About

Member has chosen to not make this information public.

Pages (1)

Posts (23)

Wed, Jan 8 10:07am · Terrible reaction to Gabapentin 300mg cap in Chronic Pain

My husband also had an intrathecal pain medicine delivery pump implanted, with morphine as the medicine of choice. That also failed to give him relief from his cancer pain. We were told how helpful it would be, with lower side effects from less medicine and maximum benefit. Nothing worked. The surgery to implant the pump left him even worse off and he never really recovered from what was an outpatient procedure. His last two months following the pain pump surgery were not worth living. It was as bad of an outcome as could have been scripted. I am deeply regretful of the entire experience, and we went to two of the country's top experts in his form of cancer.

Mon, Jan 6 6:04pm · Terrible reaction to Gabapentin 300mg cap in Chronic Pain

I'm not sure I understand what "nerve pain" is. ALL pain is rooted in the nerves that serve a particular part of the body.

Mon, Jan 6 1:28pm · Terrible reaction to Gabapentin 300mg cap in Chronic Pain

My husband was on Gabapentin and Lyrica for chronic and significant pain from cancer. Neither one worked, and as I understand how this works for pain, you must titrate up the dose and over time is when you can expect benefit. It is not for acute pain. His was both, and these products did nothing beneficial for him, and probably made him feel worse. I was very disappointed in these drug choices for this type of pain. That said, some folks DO get benefit. There is nothing that works well or the same for every patient. But trial and error can be harmful when trying to find relief from pain.

Dec 18, 2019 · Chest Pain for 1 month in Heart & Blood Health

That is curious, for sure. Do you have any updates? Could you have a broken rib or an issue with your pleural space? I am asking because what you describe are similar symptoms to what my husband experienced with pleural mesothelioma. Or perhaps the pain is referred from another part of your chest or spine? Please let us know what you find out.

Sep 4, 2019 · What's the difference between lung cancer and mesothelioma? in Lung Cancer

The best sourse of mesothelioma information for patients, caregivers and bereaved is the Mesothelioma Applied Research Foundation. Websites like Asbestos.com are connected with law firms. The Meso Foundation is the only 501c3 non-profit that focuses on prevention, treatments, cures and public outreach advocacy regarding asbestos and the diseases it causes.

Aug 8, 2019 · Diagnosed with Meningioma in Brain Tumor

I should add that her post-surgery protocol was about a week in the hospital, then transfer to a rehab facility for PT/OT for several weeks to make sure she was able to get around and be steady on her feel while doing it. She is now back living at home and traveling, so all appears to be going the right direction.

Aug 8, 2019 · Diagnosed with Meningioma in Brain Tumor

My step mom, age 81, who lives in central Kentucky, just had a frontal lobe meningioma removed at the University of Kentucky, although she is a Mayo RST patient and initially underwent gamma knife radiation there to supress its growth.

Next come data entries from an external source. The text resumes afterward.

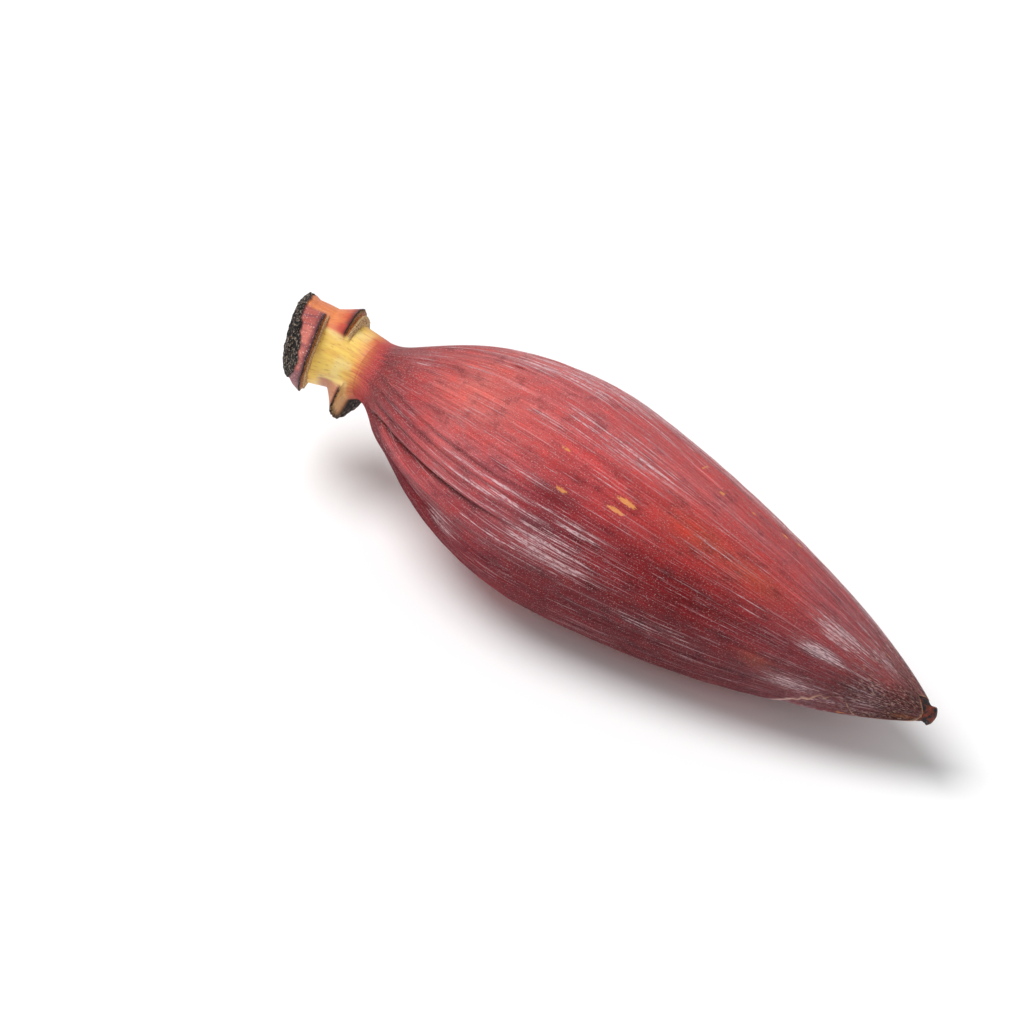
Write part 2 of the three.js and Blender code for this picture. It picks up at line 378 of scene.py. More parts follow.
# Patches of another colour on the outer bract: x, angle, reach along, reach round, colour, strength.
OUTER_PATCHES = (
    (34, 85, 26, 4.5, (190, 84, 88), 0.8),
    (52, 2, 16, 5, (196, 76, 66), 0.5),
    (56, -4.5, 3, 1.6, (140, 26, 30), 0.9),
    (78, -20, 4, 2, (190, 44, 44), 0.6),
    (100, 47, 9, 5, (96, 26, 34), 0.6),
    (101, 63, 10, 5, (84, 32, 44), 0.7),
    (150, 22, 14, 9, (182, 84, 56), 0.42),
    (174, 24, 9, 8, (184, 88, 60), 0.42),
    (187, 78, 6, 6, (150, 78, 62), 0.5),
    (170, 4, 18, 10, (178, 62, 60), 0.4),
    (206, 46, 6, 5, (92, 90, 98), 0.6),
    (206, 74, 9, 8, (92, 34, 40), 0.5),
    (238, 22, 4.0, 30, (66, 56, 48), 0.6),
    (222, 66, 8, 14, (70, 36, 38), 0.6),
    (237, 98, 3.5, 10, (190, 112, 52), 0.6),
)
THIN_BLOOM = 0.3  # the waxy bloom that lies all over the outer bract
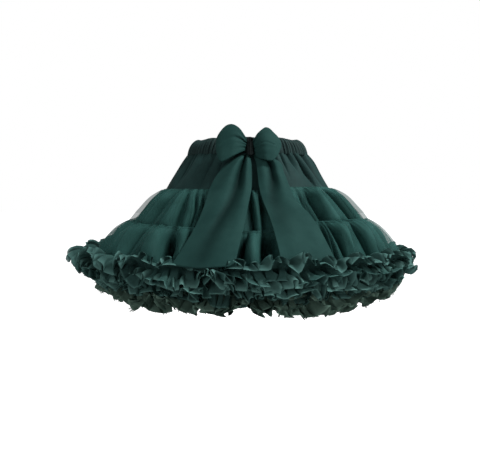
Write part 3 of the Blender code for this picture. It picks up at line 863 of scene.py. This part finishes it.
low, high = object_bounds()
floor_mesh = bpy.data.meshes.new("studio_floor")
floor_corners = ((-1, -1), (1, -1), (1, 1), (-1, 1))
floor_mesh.from_pydata(
    [(x * FLOOR_REACH, y * FLOOR_REACH, low.z - FLOOR_DROP) for x, y in floor_corners], [], [(0, 1, 2, 3)]
)
floor = bpy.data.objects.new("studio_floor", floor_mesh)
bpy.context.collection.objects.link(floor)
floor_paint = bpy.data.materials.new("floor_paint")
floor_paint.use_nodes = True
white = floor_paint.node_tree.nodes["Principled BSDF"]
white.inputs["Base Color"].default_value = (0.95, 0.95, 0.95, 1.0)
white.inputs["Roughness"].default_value = 0.9
white.inputs["Emission Color"].default_value = (1.0, 1.0, 1.0, 1.0)
white.inputs["Emission Strength"].default_value = 1.0
floor.visible_diffuse = False
floor.visible_glossy = False
floor_mesh.materials.append(floor_paint)

world = bpy.data.worlds.new("studio")
world.use_nodes = True
sky_nodes, sky_links = world.node_tree.nodes, world.node_tree.links
seen = sky_nodes.new("ShaderNodeLightPath")
strength = sky_nodes.new("ShaderNodeMapRange")
strength.inputs["To Min"].default_value = 0.33
strength.inputs["To Max"].default_value = 1.0
sky_links.new(seen.outputs["Is Camera Ray"], strength.inputs["Value"])
sky_nodes["Background"].inputs["Color"].default_value = (1.0, 1.0, 1.0, 1.0)
sky_links.new(strength.outputs["Result"], sky_nodes["Background"].inputs["Strength"])
bpy.context.scene.world = world


def soft_lamp(name, place, aim, size, power):
    lamp = bpy.data.lights.new(name, "AREA")
    lamp.shape = "DISK"
    lamp.size = size
    lamp.energy = power
    holder = bpy.data.objects.new(name, lamp)
    holder.location = place
    holder.rotation_euler = (Vector(aim) - Vector(place)).to_track_quat("-Z", "Y").to_euler()
    bpy.context.collection.objects.link(holder)


middle = (0.0, 0.0, (low.z + high.z) / 2)
soft_lamp("key_lamp", (1.5, -0.35, 1.9), middle, 0.6, 72.0)
soft_lamp("side_lamp", (1.8, -0.7, 0.2), middle, 0.8, 16.0)
soft_lamp("fill_lamp", (-1.3, -1.5, 0.4), middle, 1.2, 9.0)
soft_lamp("low_fill_lamp", (0.3, -1.5, -1.1), middle, 1.4, 16.0)

camera = bpy.data.cameras.new("camera")
camera.sensor_width = 36.0
camera.lens = 39.6
camera_holder = bpy.data.objects.new("camera", camera)
camera_holder.location = (-0.0135, -0.95, -0.070)
camera_holder.rotation_euler = (math.radians(90 - 4.17), 0.0, 0.0)
bpy.context.collection.objects.link(camera_holder)
bpy.context.scene.camera = camera_holder
bpy.context.scene.view_settings.view_transform = "Standard"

That part was a success, but the resulting edema, and the need for steroids to control it, caused far more issues for her. So after a year post gamma knife and intolerable side effects from the edema, all on her care team agreed that the removal was really the best option. She is about 6 weeks post-op and seems to be doing very well. Tapering off of the steroids and getting her blood sugars back to normal. The edema/steroids were really scary – it effected her balance and her leg strength and thinking and she took many falls and hits to her head. We are lucky that the falling alone did not seriously injure her. It's my understanding that edema side effects are considered rare. Anyone else have any similar issues after gamma knife?

Jul 28, 2019 · Swelling following gamma knife procedure for meninigioma in Brain Tumor

Hello! Well, after almost a year of trying to manage the edema caused by the gamma knife procedure, and all of the serious side effects from them (dizziness, inability to function on many levels due to edema, predniosne and the effects from the steroids as well), my step-mom finally agreed to have the meningioma removed a few weeks ago at the University of Kentucky (near where she lives) and she is doing very well! She was in the hospital about a week, then transferred to a rehab facility for therapy for several weeks but is now back home and according to my Dad, just about back to normal for her at age 82. So all is good. Surgery was not desired over the years because, well, it's surgery and we all like to try to avoid that, but in her case, the complications from the gamma knife, which I understand are not common, were very bothersome for her. And the steroids added to that misery as she had great difficulty tapering off as the edema issues would always come back if the dosage was too low, yet the steroids were problematic in their own right. I'll be seeing her in a couple of weeks when they vacation in Iowa. Thanks for asking!